As stated above, the novel was one of the three finalists for the 2012 Pulitzer Prize for Fiction; no award was given that year.

==Awards and secondary scholarly literature==
The novel received the 2011 Salon Book Award (Fiction).

The first academic conference about the book, "Work in Process: Reading David Foster Wallace's The Pale King", took place at the University of Antwerp in Belgium from September 22 to 23, 2011. Organized by Toon Staes, the conference consisted of two days of papers and discussions about the novel by numerous scholars. Notable speakers included Wallace scholars Marshall Boswell, Adam Kelly, and Stephen J. Burn.

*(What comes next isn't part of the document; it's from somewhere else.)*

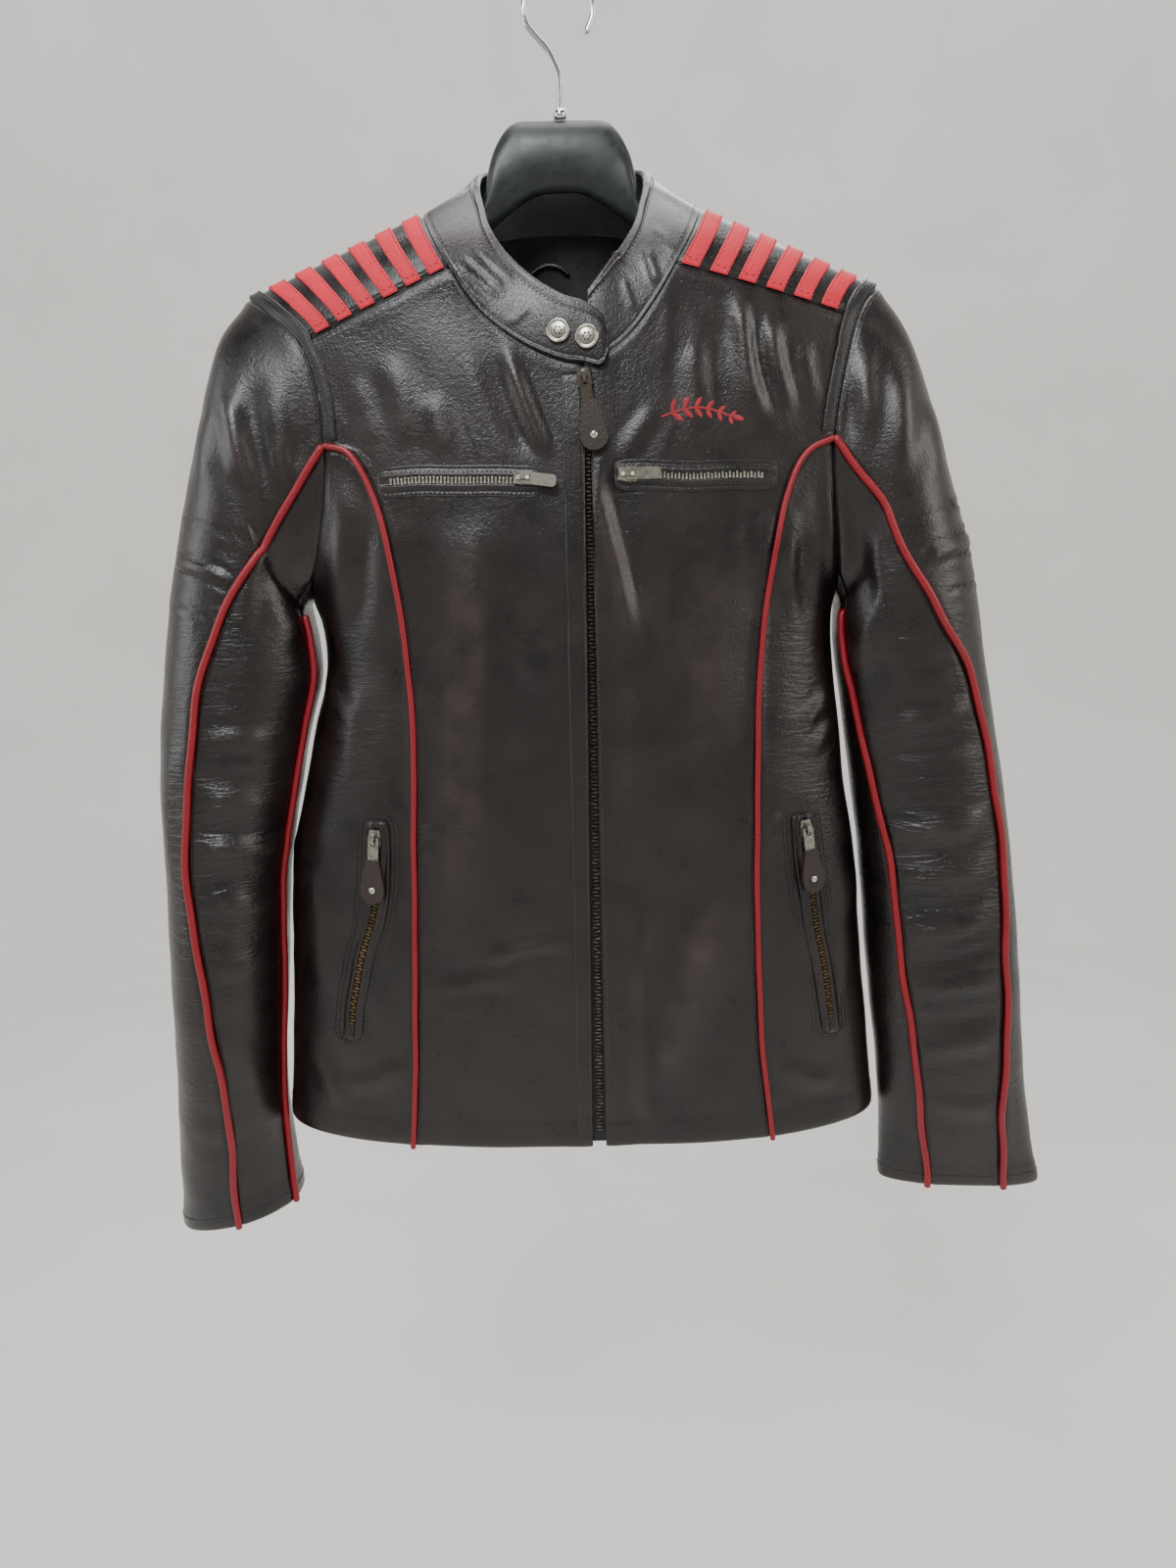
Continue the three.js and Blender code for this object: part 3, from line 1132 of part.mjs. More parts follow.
function allZipHardware() {
  zipHardware({
    label: (part) => `front_${part}`,
    x: FRONT_SLIDER_X,
    z: FRONT_SLIDER_Z,
    sliderTurn: FRONT_PULL_TURN,
    pullTurn: FRONT_PULL_TURN,
    lean: PULL_LEAN.tabbed,
    metal: MATERIALS.brass,
    tabbed: true,
  });
  for (const side of Object.keys(SIDES)) {
    zipHardware({
      label: (part) => `hand_${part}_${side}`,
      x: columnAt(HAND_ZIP_ROWS[side], "z", HAND_SLIDER_Z, "x"),
      z: HAND_SLIDER_Z,
      sliderTurn: HAND_PULL_TURN[side],
      pullTurn: HAND_PULL_TURN[side],
      lean: PULL_LEAN.tabbed,
      metal: MATERIALS.brass,
      tabbed: true,
    });
    const chest = CHEST_ZIPS[side];
    zipHardware({
      label: (part) => `chest_${part}_${side}`,
      x: chest.sliderX,
      z: chest.z,
      sliderTurn: CHEST_SLIDER_TURN,
      pullTurn: CHEST_SLIDER_TURN + chest.pullTurn,
      lean: PULL_LEAN[side],
      metal: MATERIALS.nickel,
      tabbed: false,
    });
  }
}

function collarSnaps() {
  const { radius, thick, places } = SNAP;
  const rounded = [[radius, thick * 0.55], [radius * 0.9, thick * 0.9], [radius * 0.6, thick]];
  const profile = [[0, 0], [radius, 0], ...rounded, [0, thick]]
    .map(([r, h]) => new THREE.Vector2(r, h));
  places.forEach(({ x, z, seat }, k) => {
    const geometry = new THREE.LatheGeometry(profile, 24);
    const face = collarFace[2][1];
    const across = vec(0, 0, 0).subVectors(collarFace[0][1], collarFace[4][1]).normalize();
    const up = vec(0, 0, 0).subVectors(collarFace[2][2], collarFace[2][0]).normalize();
    const out = vec(0, 0, 0).crossVectors(across, up).normalize();
    if (out.y > 0) out.negate();
    const side = vec(0, 0, 0).crossVectors(out, up);
    const level = face.y - (out.x * (x - face.x) + out.z * (z - face.z)) / out.y;
    const frame = new THREE.Matrix4().makeBasis(side, out, up);
    frame.setPosition(vec(x, level, z).addScaledVector(out, seat));
    place(`collar_snap_${k + 1}`, geometry, frame, MATERIALS.nickel);
  });
}

// ---------- hanger ----------

function hangerBody() {
  const around = 16;
  const rows = [...HANGER_ROWS.slice(1).reverse().map((row) => ({ ...row, x: -row.x })), ...HANGER_ROWS];
  const points = [];
  for (const row of rows) {
    const middle = (row.top + row.low) / 2;
    const half = (row.top - row.low) / 2;
    for (let k = 0; k < around; k++) {
      const angle = 2 * Math.PI * k / around;
      points.push(vec(row.x, row.half * Math.sin(angle), middle + half * Math.cos(angle)));
    }
  }
  const triangles = [];
  for (let i = 0; i < rows.length - 1; i++) {
    for (let k = 0; k < around; k++) {
      const a = i * around + k;
      const b = i * around + (k + 1) % around;
      triangles.push([a, b, b + around], [a, b + around, a + around]);
    }
  }
  const last = (rows.length - 1) * around;
  for (let k = 1; k < around - 1; k++) {
    triangles.push([0, k + 1, k], [last, last + k, last + k + 1]);
  }
  addNode("hanger_body", geometryOf(points, triangles), MATERIALS.plastic);
}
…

In 2012, the journal Studies in the Novel published a volume of scholarship on The Pale King. Edited by Wallace scholar Marshall Boswell, the issue contains seven articles by fellow Wallace scholars and a review of a collection of Wallace scholarship. The following articles were included:
- Boswell, Marshall (2012). "Introduction: David Foster Wallace's The Pale King"
- Burn, Stephen J. (2012). ""A Paradigm for the Life of Consciousness": Closing Time in The Pale King"
- Warren, Andrew (2012). "Narrative Modeling and Community Organizing in The Pale King and Infinite Jest"
- Staes, Toon (2012). "Rewriting the Author: A Narrative Approach to Empathy in Infinite Jest and The Pale King"
- Clare, Ralph (2012). "The Politics of Boredom and the Boredom of Politics in David Foster Wallace's The Pale King"
- Wouters, Conley (2012). "'What Am I, a Machine?': Humans, Information, and Matters of Record in David Foster Wallace's The Pale King"
- Boswell, Marshall (2012). "Trickle-Down Citizenship: Taxes and Civic Responsibility in David Foster Wallace's The Pale King"
- Hayes-Brady, Clare (2012). "The Legacy of David Foster Wallace by Samuel Cohen and Lee Konstantinou (review)"

==Published excerpts==
Several excerpts from The Pale King appeared in magazines prior to the book's publication:
- "Peoria (4)", in the Fall 2002 issue of TriQuarterly
- "Good People", in the February 5, 2007, issue of The New Yorker.
- "The Compliance Branch", in the February 2008 issue of Harper's.
- "Wiggle Room", in the March 9, 2009, issue of The New Yorker.
- "A New Examiner", in the January 2010 issue of The Lifted Brow and the September 2010 issue of Harper's.
- "Backbone", in the March 7, 2011 issue of The New Yorker.
- "The Pale King," an extract from chapter 22, in the April 9, 2011 issue of the Sunday Review section of The Guardian.

Before the novel's publication, there was some speculation that two of the short stories included in Oblivion—"Incarnations of Burned Children" and "The Soul is Not a Smithy"—might have been excerpts from The Pale King, but they did not appear in the final book; however, Wallace scholar Nick Maniatis has confirmed that "Incarnations of Burned Children" was part of "some of the earliest work on The Pale King". The short story "All That", published in the December 14, 2009, issue of The New Yorker, was also widely assumed to be an excerpt from The Pale King, but does not appear in the book.